This morning, I wanted to check how OpenSea handles metadata for tokens minted on their website.
Their smart contract with address 0x495f947276749ce646f68ac8c248420045cb7b5e
is easy to find on Etherscan.
Normally, ERC-721 and ERC-1155 can implement a metadata extension: they come respectively with tokenURI
and uri
functions that return an URI (eg on the WWW or on IPFS) where the metadata is stored.
On most contracts, like BoredApeYachtClub, it is easy to call the URI function directly on Etherscan with a tokenId
argument and retrieve the metadata.

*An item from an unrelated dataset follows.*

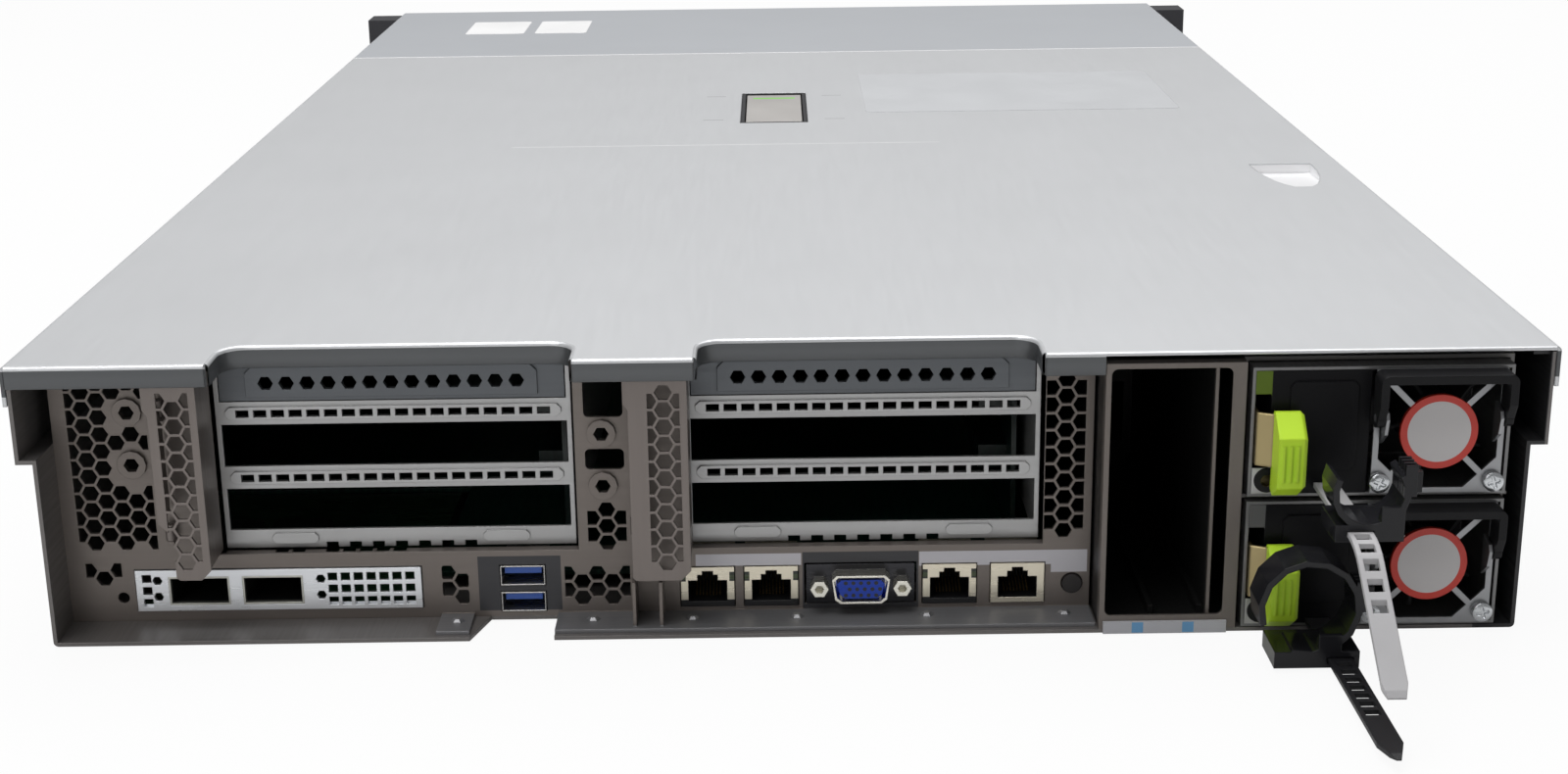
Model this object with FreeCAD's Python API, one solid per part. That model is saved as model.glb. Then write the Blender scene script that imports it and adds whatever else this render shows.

However, such a feature is not available for the specific 0x495f947276749ce646f68ac8c248420045cb7b5e
contract.
How smart contracts execute functions
The reason is that once they are deployed, smart contracts exist as bytecode, that is sequences of opcodes. At the blockchain (more precisely execution) level, there is no such thing as “calling a function” or even “data types”. Instead, the EVM executes the bytecode of the program on some bytes given as input and returns other bytes. Functions and data types are convenience mechanisms implemented by both the compiler and the client software.
The compilation of a contract produces bytecode but also specifies how the “functions” that are defined in the source code can be accessed. This specification is called application binary interface or ABI.
Solidity produces ABIs in JSON. Thus, function foo(uint a)
becomes:
{
"type": "function",
"name": "foo",
"inputs": [{"name": "a", "type": "uint256"}],
"outputs": []
}
The field name
is actually optional for the inputs but not for the function.
The documentation of Solidity explains how a function call is encoded into bytes that are given as input to the bytecode.
The call data is divided in two parts, a function selector and encoded arguments. When one writes code to execute a function with signature foo(uint32 x, address y)
, the function name foo
and the arguments [x, y]
will be encoded.
More precisely, the function selector is composed of 4 bytes:
It is the first (left, high-order in big-endian) four bytes of the Keccak-256 hash of the signature of the function. The signature is defined as the canonical expression of the basic prototype without data location specifier, i.e. the function name with the parenthesised list of parameter types. Parameter types are split by a single comma — no spaces are used.
For example, to obtain the function selector of uri(uint256 tokenId)
, we first rewrite the signature without argument names uri(uint256)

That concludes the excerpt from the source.